Under Klopp, Liverpool have taken 1.59 points per game. Under Brendan Rodgers,
Liverpool averaged 1.88 points per game. Such blunt statistics do not tell anything like the full story. There is an argument that Klopp is still putting right problems left by his predecessor. It can happen that in changing a team they go backwards before they go forwards. Klopp, in that Stern interview, suggested that as his way is coaching rather than buying expensive players – which he described as “sick”– there are no quick fixes. But it is at the very least intriguing that Klopp should be afforded such patience.
In some ways, it speaks very well of Liverpool. The fashion is for fans to demand sacrifice as soon as there’s the slightest sign of trouble, something Sir Alex Ferguson memorably blamed on reality TV and the public feeling they could have a phone vote to evict someone every time they got bored. Yet history shows the greatest managers take time.
In Brian Clough’s first season at Derby County and at Nottingham Forest, he finished in the bottom half of the second flight. Within five years he had won the league with Derby; it took three with Forest. Ferguson was in his seventh year at Manchester United when he won the league for the first time; Herbert Chapman was in his sixth at Arsenal. Don Revie just avoided relegation in his first season at Leeds; it took him three years even to be promoted, the same length of time it took Bill Shankly at Liverpool (even if his side did finish third in the Second Division, missing promotion by a place, two years running).

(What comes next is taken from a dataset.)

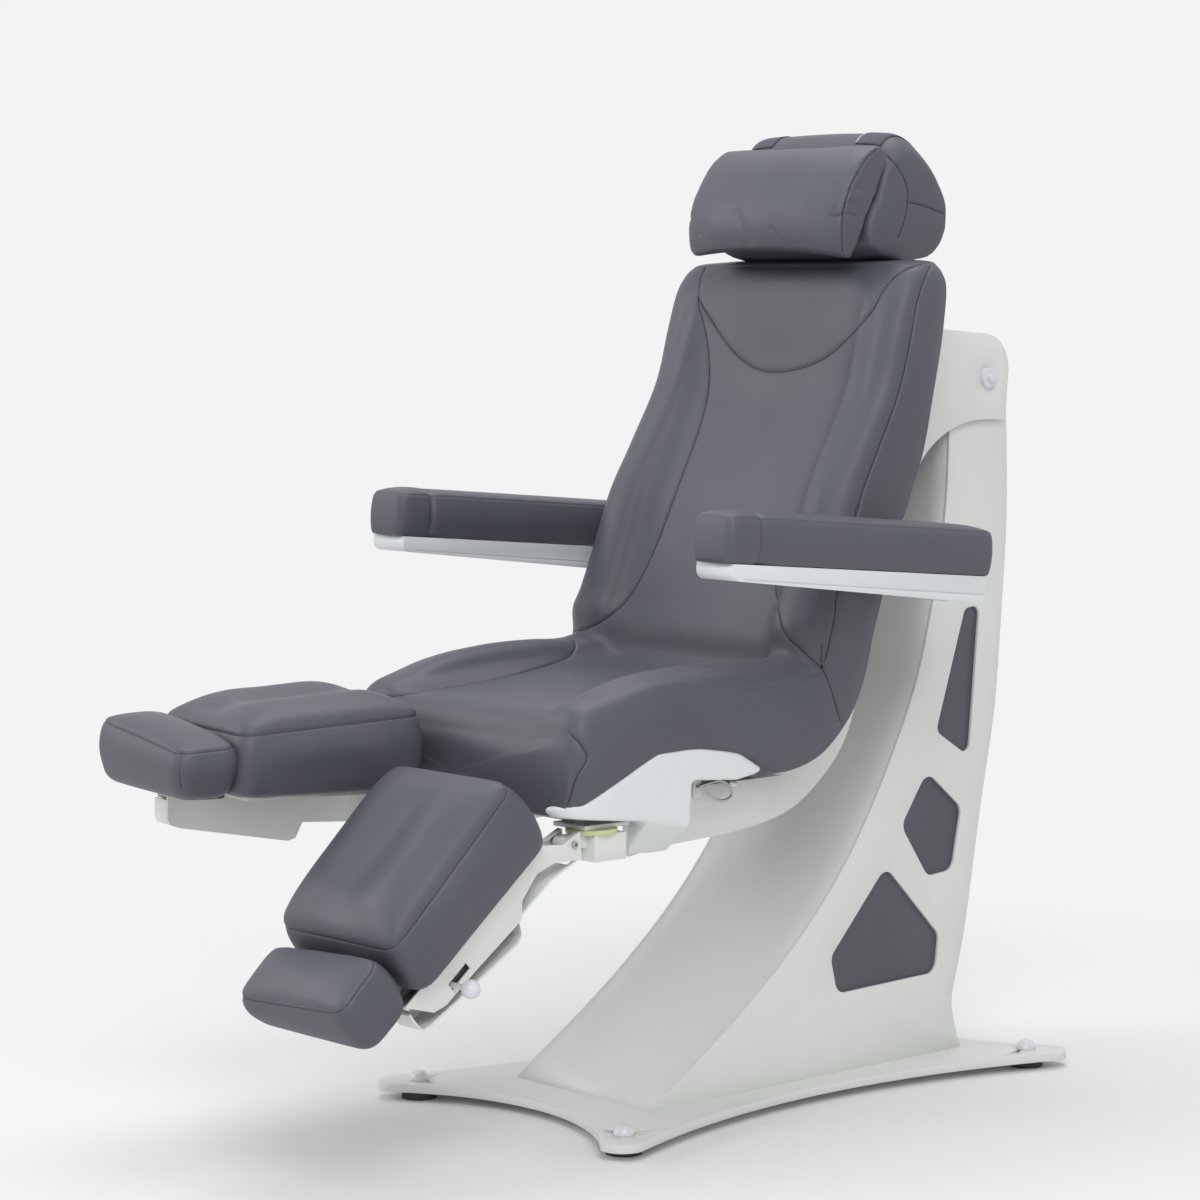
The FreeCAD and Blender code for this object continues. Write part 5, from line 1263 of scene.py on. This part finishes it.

It’s a different game now and the influence of money means both the parameters within which a club is expected to operate are far more defined and that the prospect of slipping below expected level is terrifying for directors and owners. Often it becomes apparent very quickly that a manager and club simply do not fit and when that is the case, a swift end tends to be best for everybody.
Sunderland have made a habit of surviving with an annual slaughter of a sacrificial manager. But imagining Clough, Shankly, Revie and Ferguson having the starts they had in a modern context cannot but provoke the question of how many great managerial careers are being extinguished before they have begun.
Klopp, at the moment, still has a tide of expectation behind him, in part because of his charisma, in part because of his achievements at Mainz and Borussia Dortmund and in part because there have been flashes of excellence. When Liverpool were good last season, they were very good – in the two wins over Emirates Marketing Project last season, or in the Europa League successes against
Villarrealand
Dortmund. More than that, the football was thrilling. If Liverpool could find a level of consistency playing in that way it would be the best of all worlds.
But consistency is the problem. Liverpool were brilliant for 20 minutes (against admittedly acquiescent opponents) after half-time against Arsenal on the opening weekend and that was enough for a
4-3 win. The other 70 minutes were rather less impressive, something that seems far more significant after Saturday’s
2-0 defeat to Burnley.
Liverpool, we know, can attack if the opposition push up and leave space behind them. They can impose themselves physically on teams not keen on the battle. But can they defend? Can they break down sides who play a narrow back four and sit deep? And can they really turn Jordan Henderson into Sergio Busquets?
Klopp is going to have to find answers (and Emre Can may be a simple solution to that last issue). It may be the Burnley result was a blip, a useful warning against any sense the job is nearly done, but if it wasn’t, if Liverpool do oscillate between brilliant and ordinary as they did last season, it will be fascinating to see how much longer patience with the manager will endure.